=== What you will do ===
Report only the number of lines that hold the word "from".

--- START ---

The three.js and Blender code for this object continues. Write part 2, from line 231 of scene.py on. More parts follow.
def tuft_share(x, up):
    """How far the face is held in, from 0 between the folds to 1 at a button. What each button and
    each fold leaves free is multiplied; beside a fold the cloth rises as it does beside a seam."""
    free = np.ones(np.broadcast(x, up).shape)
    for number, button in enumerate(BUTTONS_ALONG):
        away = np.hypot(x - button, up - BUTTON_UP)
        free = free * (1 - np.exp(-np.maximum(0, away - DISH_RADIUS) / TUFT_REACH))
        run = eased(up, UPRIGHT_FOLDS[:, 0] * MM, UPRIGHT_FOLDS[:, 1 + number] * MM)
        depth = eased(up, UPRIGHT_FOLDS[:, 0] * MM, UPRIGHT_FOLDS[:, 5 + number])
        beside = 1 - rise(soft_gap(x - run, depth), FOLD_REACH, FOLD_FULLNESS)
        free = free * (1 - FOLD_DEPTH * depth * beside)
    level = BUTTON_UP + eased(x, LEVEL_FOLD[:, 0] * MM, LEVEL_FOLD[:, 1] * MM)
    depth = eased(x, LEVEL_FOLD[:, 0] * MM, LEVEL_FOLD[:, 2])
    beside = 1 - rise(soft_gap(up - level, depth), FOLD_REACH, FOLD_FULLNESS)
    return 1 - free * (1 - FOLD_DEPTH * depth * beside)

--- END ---

=== Completed exercise ===
2